Similarly, and with even greater severity, was the encyclical letter of Patriarch Cyril V in 1756, in which it is stated that whoever follows the Apostle Paul, who declared in his Epistle to the Galatians, chapter 1, verse 8: "But even if we, or an angel from heaven, preach to you any gospel other than what we have preached to you, let him be anathema,"—such a one—"whether priest or layman, let him be cut off from God, accursed, and after death let him not decompose but remain in eternal torment... Let such inherit the leprosy of Gehazi and the strangulation of Judas; let him be upon the earth as Cain, groaning and trembling, and may the wrath of God be upon his head, and his portion be with the traitor Judas and the God-fighting Jews... May the Angel of God pursue them with a sword all the days of their lives, and may they be subject to all the curses of the Patriarchs and Councils, under eternal excommunication and in the torments of the everlasting fire. Amen. So let it be!"

In 1827, Patriarch Agathangelus rejected the proposal of Russian scholars for a reform of the ecclesiastical calendar.

In 1848, Patriarch Anthimus VI, together with the other Eastern Patriarchs—Hierotheos of Alexandria, Methodius of Antioch, and Cyril of Jerusalem—testified in an encyclical letter of the One Catholic Church, addressed to all Orthodox Christians:

"With us, neither the Patriarchs nor the Councils have ever been able to introduce anything new, because the guardian of piety among us is the very body of the Church itself, that is, the people themselves, who always desire to preserve their faith unchanged and in agreement with the faith of their fathers... Let us hold fast to the confession which we have received from such men, the Holy Fathers, and let us turn away from every innovation as a suggestion of the devil... If anyone should dare to do so—whether by deed, by counsel, or even by thought—such a one has already renounced the Christian faith and has willingly subjected himself to eternal anathema for blasphemy against the Holy Spirit, as if He had not spoken perfectly in the Holy Scriptures and in the Ecumenical Councils."

Thus, all innovators—whether heretics or schismatics—have voluntarily "clothed themselves with a curse as with a garment" (Ps. 108:18), whether they be Popes, Patriarchs, clergy, or laity, "even if an Angel from heaven—ANATHEMA to him!"

Accordingly, throughout the past three centuries, since the Roman calendar reform, many heads of Churches, including Patriarchs (in Palestine, Syria, Egypt, the Archbishops of Cyprus, etc.), have rejected the calendar reform.
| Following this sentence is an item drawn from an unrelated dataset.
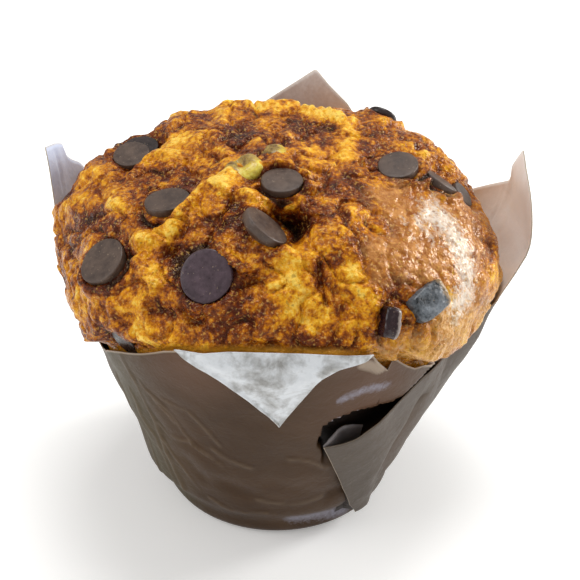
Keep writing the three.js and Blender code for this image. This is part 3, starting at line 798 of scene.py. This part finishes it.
def makeWall():
    startClean()
    radius = case["baseRadius"] * mm
    bpy.ops.mesh.primitive_cylinder_add(vertices=case["columns"], radius=radius, depth=10 * mm,
                                        end_fill_type="NOTHING", location=(0, 0, 5 * mm))
    piece = named("paper_cup")
    settle()
    mesh = piece.data
    pick(piece, "EDGE", lambda edge: np.ptp(heightsOf(mesh, edge)) > mm)  # the upright ones
    bpy.ops.mesh.subdivide(number_cuts=case["rows"] - 1)
    pick(piece, "EDGE", lambda edge: max(heightsOf(mesh, edge)) < 0.01 * mm)  # the bottom ring
    for share in (0.94, 0.9, 0.8, 0.6, 0.35):  # the base, drawn in ring by ring
        bpy.ops.mesh.extrude_edges_move()
        bpy.ops.transform.resize(value=(share, share, 1), center_override=(0, 0, 0))
    bpy.ops.mesh.merge(type="CENTER")
    bpy.ops.mesh.select_all(action="SELECT")
    bpy.ops.mesh.normals_make_consistent(inside=False)
    bpy.ops.object.mode_set(mode="OBJECT")

    points = pointsOf(piece)
    flat = np.hypot(points[:, 0], points[:, 1])
    azimuth = np.mod(np.degrees(np.arctan2(points[:, 1], points[:, 0])), 360)
    share = points[:, 2] / 10
    rounding = case["baseRounding"]
    wall = flat > case["baseRadius"] - 0.01
    edge = around(case["rim"], azimuth)
    footShare = case["footShare"]
    bend = np.minimum(share / footShare, 1) * math.pi / 2  # the first rows turn the corner at the foot
    up = np.maximum(0, share - footShare) / (1 - footShare)
    height = np.where(share < footShare, rounding * (1 - np.cos(bend)), rounding + up * (edge - rounding))
    blend = smooth(0, 6, height - rounding)
    foot = case["baseRadius"] - rounding * (1 - np.sin(bend))
    wallRadius = mix(case["baseRadius"], caseRadius(azimuth, height), blend)
    radius = np.where(share < footShare, foot, wallRadius)
    a = np.radians(azimuth)
    placed = np.stack([radius * np.cos(a), radius * np.sin(a), height], -1)
    base = points * (case["baseRadius"] - rounding) / case["baseRadius"]
    relief, lines = creaseRelief(placed)
    stiff = smooth(2, 9, height) * mix(1, 0.25, smooth(edge - 3, edge, height))
    pocket = pocketDepth(azimuth, height)
    push = relief * stiff - 2.2 * pocket
    placed[:, :2] *= ((radius + push) / np.maximum(radius, 1))[:, None]
    placed = np.where(wall[:, None], placed, base)
    placed[:, 2] = np.where(wall, placed[:, 2], 0)
    movePoints(piece, placed)
    paint(piece, "crease", lines * wall * smooth(0, 4, edge - height))
    paint(piece, "shade", smooth(0.3, 0.8, pocket))
    thinned = pathDistance(placed, casePath([(291.5, 54), (295, 52.4), (297, 51.2)])) / 1.9
    paint(piece, "edge", wall * np.maximum(smooth(edge - 0.9, edge - 0.3, height),
                                           0.85 * bell(thinned ** 2)))
    warm = smooth(40, 56, height) * bell(turnBetween(azimuth, 250), 14)
    warm += 0.9 * smooth(31, 42, height) * bell(turnBetween(azimuth, 297), 16)
    paint(piece, "warm", np.clip(warm, 0, 1))
    paint(piece, "olive", 0.9 * bell(turnBetween(azimuth, 212), 16))
    paint(piece, "grey", 0.75 * smooth(60, 100, np.abs(turnBetween(azimuth, 240))))
    # A rubbed scuff above the pleat; along the foot a painted sheen, and along the top of the pleat's
    # opening painted glints: painted highlights, all laid on in one bluish-grey layer
    scuff = pathDistance(placed, casePath([(287.5, 45.4), (293, 46.4), (300, 45.6)]))
    sheen = pathDistance(placed, casePath([(277, 5.5), (289.5, 5), (304, 3.4)]))
    glints = pathDistance(placed + 0.5 * grain(placed, 1.6, 26)[:, None],
                          casePath([(284, 38.3), (286.4, 39.6), (292.9, 40.2)]))
    speckled = smooth(-0.1, 0.25, grain(placed, 0.9, 27))
    worn = 0.95 * bell(scuff, 1.7) + 1.1 * bell(sheen, 2.6)
    paint(piece, "worn", worn + 1.5 * speckled * bell(glints, 0.4))
    # Painted light on the inside: a bluish sky reflection on the left petal, near-white light on the
    # right petal, painted shade on the back petal (back), and no corner glare on the wall
    paint(piece, "cool", bell(turnBetween(azimuth, 166), 30) * smooth(38, 60, height))
    paint(piece, "warmInside", bell(turnBetween(azimuth, 2), 26))
    paint(piece, "back", bell(turnBetween(azimuth, 84), 34))
    paint(piece, "silver", np.zeros(len(placed)))
    return piece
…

By means of letters and encyclicals, they have safeguarded their flocks, explaining to them the true nature of the Gregorian calendar and highlighting its connection with a series of papal innovations.

In 1902–1904, representatives of the Orthodox Autocephalous Churches—Constantinople, Jerusalem, Greece, Russia, Serbia, Bulgaria, Romania, and Montenegro—officially expressed their position on the issue of church calendar reform. The result of their evaluation was a rejection of the calendar reform, both for reasons of faith and out of concern for ecclesiastical turmoil, which could undermine the authority of the Church.
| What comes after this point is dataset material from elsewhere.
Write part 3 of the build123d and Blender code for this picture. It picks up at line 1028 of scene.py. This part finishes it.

The All-Russian Church Council of 1917–1918 examined the question of adapting the new calendar to church life and the possibility of establishing a new, potentially improved Orthodox ecclesiastical calendar. After thorough consideration and investigation of this matter from ecclesiastical-canonical, scientific-astronomical, and technical perspectives, the Council categorically substantiated the harmfulness of any rapprochement with the Gregorian style, giving high preference to the Julian calendar. As a result, the Council decided to retain the old style of ecclesiastical reckoning. In 1923, the Russian Orthodox Church once again confirmed the decision of its 1917–1918 Council and refused to adopt the Gregorian calendar into its liturgical practice, despite the coercive pressure exerted by the godless Bolshevik regime that had taken it captive. This decision was prompted not only by Patriarch Tikhon and his Holy Synod but also by the will of the entire Orthodox people of Russia, who categorically rejected the new style. This very act expressed the action of the entire Church in the fullness of its composition, as testified by the hierarchs of the East in the aforementioned encyclical of 1848.

Thus, the Russian Orthodox Church, the most numerous of all Orthodox Churches, comprising nearly 90 percent of all Orthodox Christians worldwide, firmly rejected the new style.

And finally, the earthly inheritance of the Queen of Heaven, the Holy Mountain of Athos, as a steadfast stronghold and true beacon of Orthodoxy, despite repeated attempts by both ecclesiastical and civil authorities to persuade it to adopt the Gregorian calendar, through its most esteemed representatives, rejected this anti-ecclesiastical innovation and unwaveringly preserves the order of celebrating Holy Pascha and the entire Orthodox Menaion-calendar as established by the God-bearing Fathers.

(- Церковный вестник [Church Bulletin], 1926.)

 

Source: Духовник царской семьи. Архиепископ Феофан Полтавский, Новый Затворник [Spiritual Father of the Royal Family. Archbishop Theophan of Poltava, the New Recluse], by Richard Betts and Vyacheslav Marchenko, Moscow, Danilov Monastery, 2010, Appendix II.